Dans ce type d’échanges, les chercheurs doivent prendre au sérieux les managers. Il leur faut écouter leurs intuitions, ne pas les contester sur ce qu’ils élaborent à partir de leurs expériences pratiques, mais les aider à enrichir ce qu’ils savent par de nouvelles expériences qui vont leur permettre d’affiner les choses.

Tout cela pousse à construire des formes de coopération et de compagnonnage. Car il est toujours difficile, quand on est solitaire, d’être à la fois juge et partie, d’être acteur et concepteur de l’action.

Quatre espaces de co-recherche

De leur côté, s’ils se font confiance, les dirigeants soutiendront les chercheurs dans au moins quatre dimensions :

  • ils pourront les aider à construire des connaissances utilisables. Même fondamentaux, les savoirs managériaux doivent apprendre à dépasser le stade de la pure conception, en réfléchissant à leurs conséquences opérationnelles.

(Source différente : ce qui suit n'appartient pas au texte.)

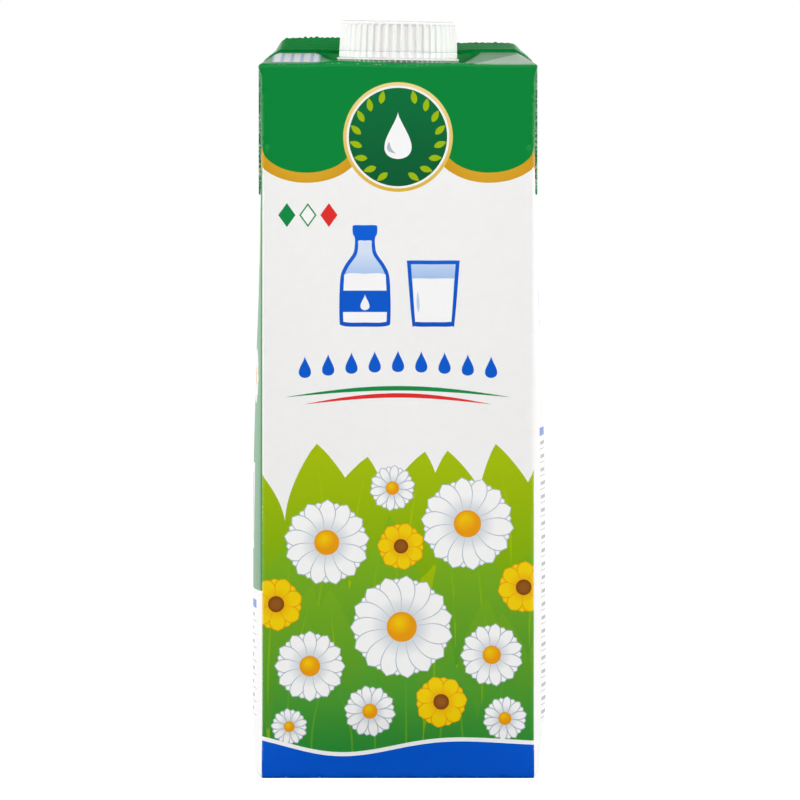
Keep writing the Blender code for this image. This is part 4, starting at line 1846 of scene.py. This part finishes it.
    def build(self) -> bpy.types.Object:
        """Make the fin as one closed strip, its cut edge and ends of bare board.

        Returns:
            The piece.
        """
        lean = self.route()[2]
        count, wide = len(lean), len(self.section())
        pressed = 1.0 - np.clip(lean / self.lean_right, 0.0, 1.0)
        faces: list[tuple[int, ...]] = []
        slots: list[int] = []
        for at in range(count - 1):
            for corner in range(wide):
                a, b = at * wide + corner, at * wide + (corner + 1) % wide
                faces.append((a, a + wide, b + wide, b))
                slots.append(1 if corner in (self.top_steps - 1, self.top_steps) else 0)
        faces.append(tuple(range(wide)))
        faces.append(tuple(reversed(range((count - 1) * wide, count * wide))))
        slots += [1, 1]
        mesh = bpy.data.meshes.new("seal_fin")
        mesh.from_pydata((self.surface(pressed) * MM).tolist(), [], faces)
        for finish in (PrintedBoard(Ink.DEEP_GREEN), BoardCore()):
            mesh.materials.append(finish.material())
        mesh.polygons.foreach_set("material_index", np.array(slots, np.int32))
        note_on_mesh(mesh, "tone", "CORNER", np.full(len(mesh.loops), self.ink_tone))
        worn = np.zeros((count, wide))
        worn[:, [0, -2, -1]] = self.root_wear * pressed[:, None]
        note_on_mesh(mesh, "fold", "POINT", worn)
        return finished_piece(mesh, self.sharp_degrees)


@dataclass
class Closure:
    """The screw cap, its tamper band and the spout's flange, set on the front slope of the top."""

    shape: PackShape
    gap: float = 0.3
    lip: float = 0.27
    flange_ply: float = 0.8
    flange_radius: float = 16.35
    neck_radius: float = 13.3
    band_height: float = 1.4
    cap_height: float = 7.9
    radius_low: float = 15.78
    radius_top: float = 15.46
    rib_deep: float = 0.40
    ribs: int = 48
    flange_feet: int = 68
    rib_width: float = 0.30
    per_rib: int = 14
    edge: float = 0.75
    rib_end: float = 0.45
    foot_bevel: float = 0.12
    band_bore: float = 13.75
    band_over: float = 0.03
    dish: tuple[tuple[float, float], ...] = (
        (13.2, 0.0), (12.9, 0.05), (12.5, 0.16), (12.0, 0.18), (6.0, 0.2),
        (1.3, 0.2), (1.0, 0.24), (0.75, 0.36), (0.4, 0.4),
    )
    sharp_degrees: float = 40.0

    @property
    def band_foot(self) -> float:
        """Height of the tamper band over the board."""
        return self.gap + self.flange_ply + self.gap

    @property
    def cap_foot(self) -> float:
        """Height of the screw cap over the board."""
        return self.band_foot + self.band_height + self.gap

    def seat(self) -> Matrix:
        """The spout's place on the pack, in metres.

        Returns:
            The matrix from the spout's own frame.
        """
        s = self.shape
        place = Matrix.Translation((0, s.seat_y * MM, s.seat_height * MM))
        return place @ Matrix.Rotation(s.cap_roll, 4, "Y")

    def rib_wave(self, angle: np.ndarray, ribs: int) -> np.ndarray:
        """1 on a rib's crest and 0 between ribs, with rounded flanks.

        Args:
            angle: Angles round the closure.
            ribs: How many ribs it has.

        Returns:
            The share at each angle.
        """
        phase = (angle * ribs / TURN) % 1.0
        away = np.abs(phase - 0.5) / (self.rib_width / 2)
        return 1.0 / (1.0 + away ** 6)

    def turned(self, name: str, rings: Sequence[tuple[float, float, float]],
               finish: MouldedPolyethylene, close_foot: bool = True, ribs: int = 0) -> bpy.types.Object:
        """Make a ribbed body of revolution.

        Args:
            name: The piece's name.
            rings: From foot to top and inwards: height, radius and share of the ribs' height.
            finish: What it is moulded of.
            close_foot: Whether the first ring is closed by a face; otherwise it joins the last.
            ribs: How many ribs it has, if not as many as the cap.

        Returns:
            The piece, on its seat.
        """
        ribs = ribs or self.ribs
        sides = ribs * self.per_rib
        angle = np.arange(sides) * TURN / sides
        hollow = self.rib_deep * (1.0 - self.rib_wave(angle, ribs))
        layers = []
        for height, radius, ribbed in rings:
            r = radius - ribbed * hollow
            layers.append(np.column_stack([r * np.cos(angle), r * np.sin(angle), np.full(sides, height)]))
        points = np.vstack(layers)
        faces: list[tuple[int, ...]] = []
        pairs = [(at, at + 1) for at in range(len(rings) - 1)]
        if not close_foot:
            pairs.append((len(rings) - 1, 0))
        for low, high in pairs:
            for corner in range(sides):
                here, there = low * sides + corner, low * sides + (corner + 1) % sides
                rise = (high - low) * sides
                faces.append((here, there, there + rise, here + rise))
        if close_foot:
            faces.append(tuple(reversed(range(sides))))
            faces.append(tuple(range((len(rings) - 1) * sides, len(rings) * sides)))
        mesh = bpy.data.meshes.new(name)
        mesh.from_pydata((points * MM).tolist(), [], faces)
        mesh.materials.append(finish.material())
        mesh.transform(self.seat())
        return finished_piece(mesh, self.sharp_degrees)

    def cap(self) -> bpy.types.Object:
        """The screw cap: ribs up its wall, a rounded edge and a shallow dish in its top.

        Returns:
            The piece.
        """
        foot, high = self.cap_foot - self.lip, self.cap_foot + self.cap_height
        slope = (self.radius_top - self.radius_low) / self.cap_height
        bevel = self.foot_bevel
        rings = [(foot, self.radius_low - bevel, 1.0), (foot + bevel, self.radius_low, 1.0)]
        wall_top = high - self.edge - self.rib_end
        for share in np.linspace(0.15, 1.0, 7):
            height = foot + share * (wall_top - foot)
            rings.append((height, self.radius_low + slope * (height - foot), 1.0))
        for step, ribbed in zip(np.linspace(0.25, 1.0, 4), (0.86, 0.55, 0.22, 0.0)):
            height = wall_top + self.rib_end * step
            rings.append((height, self.radius_low + slope * (height - foot) - 0.15 * step ** 2, ribbed))
        centre = rings[-1][1] - self.edge
        for angle in np.linspace(0, math.pi / 2, 9)[1:]:
            height = high - self.edge + self.edge * math.sin(angle)
            rings.append((height, centre + self.edge * math.cos(angle), 0.0))
        for radius, deep in self.dish:
            rings.append((high - deep, radius, 0.0))
        return self.turned("ribbed_screw_cap", rings, MouldedPolyethylene("moulded_cap_polyethylene"))

    def band(self) -> bpy.types.Object:
        """The tamper band: a ribbed ring round the neck, its foot rolled in.

        Returns:
            The piece.
        """
        foot, high = self.band_foot - self.lip, self.band_foot + self.band_height
        radius, bore = self.radius_low + self.band_over, self.band_bore
        rings = [
            (foot + 0.1, bore, 0.0), (foot, bore + 0.25, 0.0), (foot, radius - 0.35, 0.6),
            (foot + self.foot_bevel, radius - 0.06, 1.0), (foot + 0.4, radius, 1.0),
            (high - 0.25, radius, 1.0), (high - 0.08, radius - 0.06, 1.0),
            (high, radius - 0.2, 1.0), (high, bore, 0.0),
        ]
        finish = MouldedPolyethylene("moulded_band_polyethylene")
        return self.turned("ribbed_tamper_band", rings, finish, close_foot=False)

    def flange(self) -> bpy.types.Object:
        """The spout: a thin flange on the board, toothed under its rim, and the neck's stub.

        Returns:
            The piece.
        """
        low, high = self.gap, self.gap + self.flange_ply
        rim, neck = self.flange_radius, self.neck_radius
        rings = [
            (low - self.lip, rim - 0.15, 2.0), (low + 0.28, rim - 0.15, 2.0), (low + 0.29, rim, 0.0),
            (high - 0.3, rim, 0.0), (high - 0.1, rim - 0.08, 0.0), (high, rim - 0.3, 0.0),
            (high, neck + 0.3, 0.0), (high + 0.2, neck, 0.0), (self.cap_foot - self.gap, neck, 0.0),
        ]
        finish = MouldedPolyethylene("moulded_spout_polyethylene", "#ebebe8")
        return self.turned("spout_with_flange", rings, finish, ribs=self.flange_feet)


@dataclass(frozen=True)
class SoftBox:
    """A soft box that faces the pack: its place and size in metres, and its power in watts."""

    name: str
    place: tuple[float, float, float]
    size: tuple[float, float]
    watts: float


@dataclass
class Studio:
    """The plain studio: pale floor, soft boxes, backdrop, and the camera of the photograph.

    The picture's sizes are in pixels, the sensor and the floor's gap in millimetres, and the rest
    in metres.
    """

    picture: int = 800
    pixels_per_mm: float = 3.753
    middle_column: float = 398.0
    base_row: float = 778.8
    distance: float = 3.3
    pitch: float = math.radians(1.8)
    sensor: float = 36.0
    floor_far: float = 14.0
    floor_near: float = 0.6
    floor_gap: float = 0.05
    light_aim: float = 0.1
    boxes: tuple[SoftBox, ...] = (
        SoftBox("left_softbox", (-1.7, -0.6, 0.4), (0.9, 1.5), 28.0),
        SoftBox("right_softbox", (1.7, -0.6, 0.4), (0.9, 1.5), 28.0),
        SoftBox("front_softbox", (0.0, -1.6, 1.0), (1.6, 0.8), 22.3),
        SoftBox("top_softbox", (0.0, 0.1, 1.7), (1.2, 1.2), 2.0),
    )

    def camera(self, shape: PackShape) -> None:
        """Set up the camera far off, a little above the pack, looking at its front.

        Args:
            shape: The pack's sizes.
        """
        span = self.picture / self.pixels_per_mm * MM
        half = self.picture / 2
        aim = Vector((
            (half - self.middle_column) / self.pixels_per_mm * MM,
            -shape.half_d * MM,
            (self.base_row - half) / self.pixels_per_mm * MM,
        ))
        data = bpy.data.cameras.new("camera")
        data.sensor_width = self.sensor
        data.lens = self.sensor * self.distance / span
        data.clip_start, data.clip_end = 0.1, 60.0
        camera = place_in_scene("camera", data)
        back = Vector((0.0, -math.cos(self.pitch), math.sin(self.pitch)))
        camera.location = aim + back * self.distance
        face_along(camera, -back)
        bpy.context.scene.camera = camera

    def lights(self) -> None:
        """Set up the soft boxes, which neither the camera nor the gloss shows."""
        for box_light in self.boxes:
            light = bpy.data.lights.new(box_light.name, "AREA")
            light.shape = "RECTANGLE"
            light.size, light.size_y = box_light.size
            light.energy = box_light.watts
            lamp = place_in_scene(box_light.name, light)
            lamp.location = box_light.place
            face_along(lamp, Vector((0.0, 0.0, self.light_aim)) - Vector(box_light.place))
            lamp.visible_camera = False
            lamp.visible_glossy = False

    def backdrop(self) -> None:
        """A world that is bright behind the pack and near the horizon, for the gloss to show."""
        world = bpy.data.worlds.new("studio")
        world.use_nodes = True
        tree = world.node_tree
        tree.nodes.clear()
        direction = add_node(tree, "ShaderNodeTexCoord").outputs["Generated"]
        axes = add_node(tree, "ShaderNodeSeparateXYZ", {}, {"Vector": direction})
        behind = add_node(tree, "ShaderNodeMapRange", {"interpolation_type": "SMOOTHSTEP"}, {
            "Value": axes.outputs["Y"], "From Min": -0.25, "From Max": 0.35,
            "To Min": 0.03, "To Max": 1.35,
        })
        off_level = add_node(tree, "ShaderNodeMath", {"operation": "ABSOLUTE"}, {0: axes.outputs["Z"]})
        ceiling = add_node(tree, "ShaderNodeMapRange", {"interpolation_type": "SMOOTHSTEP"}, {
            "Value": off_level.outputs[0], "From Min": 0.2, "From Max": 0.5,
            "To Min": 1.0, "To Max": 0.1,
        })
        strength = add_node(tree, "ShaderNodeMath", {"operation": "MULTIPLY"}, {
            0: behind.outputs["Result"], 1: ceiling.outputs["Result"],
        })
        background = add_node(tree, "ShaderNodeBackground", {}, {
            "Color": WHITE_LIGHT, "Strength": strength.outputs[0],
        })
        seen = add_node(tree, "ShaderNodeBackground", {}, {"Color": WHITE_LIGHT, "Strength": 1.0})
        path = add_node(tree, "ShaderNodeLightPath")
        mixed = add_node(tree, "ShaderNodeMixShader", {}, {
            0: path.outputs["Is Camera Ray"], 1: background.outputs[0], 2: seen.outputs[0],
        })
        output = tree.nodes.new("ShaderNodeOutputWorld")
        tree.links.new(mixed.outputs[0], output.inputs["Surface"])
        bpy.context.scene.world = world

    def floor(self) -> bpy.types.Object:
        """The pale floor: it runs far behind and is cut short in front, and lights nothing.

        Returns:
            The floor.
        """
        far, near = self.floor_far, self.floor_near
        mesh = bpy.data.meshes.new("floor")
        corners = [(-far, -near, 0), (far, -near, 0), (far, far, 0), (-far, far, 0)]
        mesh.from_pydata(corners, [], [(0, 1, 2, 3)])
        mesh.materials.append(StudioPaper().material())
        floor = place_in_scene("floor", mesh)
        floor.location.z = -self.floor_gap * MM
        floor.visible_glossy = False
        floor.visible_diffuse = False
        return floor

    def colours(self) -> None:
        """Show the colours as they are, so that the print keeps its inks' hues."""
        bpy.context.scene.view_settings.view_transform = "Standard"
        bpy.context.scene.view_settings.look = "None"


def dress(piece: bpy.types.Object, slot: str, *nodes: str) -> None:
    """Hang a piece on the pack's body, in place of the frame's nodes that it stands for.

    Args:
        piece: The finished piece.
        slot: The record's material slot; not used.
        nodes: The frame's nodes that it replaces.
    """
    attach(piece, "root")
    if nodes:
        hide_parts(*nodes)
    LOG.info("%s: %d faces", piece.name, len(piece.data.polygons))


def main() -> None:
    """Load the frame, build every piece round it and log its faces, and set up the camera and studio."""
    logging.basicConfig(level=logging.INFO, format="%(name)s: %(message)s")
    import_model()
    shape = PackShape()
    studio = Studio()
    studio.camera(shape)
    studio.colours()
    dress(BoardPack(shape).build(), "coated_board", "carton")
    dress(SealFin(shape).build(), "coated_board")
    closure = Closure(shape)
    dress(closure.flange(), "white_polyethylene", "spout_flange")
    dress(closure.band(), "white_polyethylene", "tamper_band")
    dress(closure.cap(), "white_polyethylene", "screw_cap")
    studio.floor()
    studio.lights()
    studio.backdrop()


if __name__ == "__main__":
    main()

  • ils les orienteront vers des objets de recherche importants ou prioritaires. Connaissant les zones d’ombre de l’action, informés de certaines priorités, ils éviteront que des chercheurs naïfs aillent « voir sous les réverbères », parce qu’il y a de la lumière, même si ce n’est pas le bon endroit pour chercher.

  • habitués aux systèmes imparfaits ou complexes, ils empêcheront que les chercheurs ne découpent trop leurs recherches, en procédant à des segmentations tellement réductrices qu’ils ne pourraient plus rien comprendre au niveau des actions concrètes.

  • enfin, sachant que le monde évolue et que le réel est toujours en mouvement, ils mettront l’accent sur le dynamisme des pratiques ou des organisations. Ils feront valoir l’importance des changements car, comme le dit Badiou, « la réalité qui nous préoccupe n’implique pas tant les choses telles qu’elles sont, que la possibilité qu’elles puissent toujours être autrement ».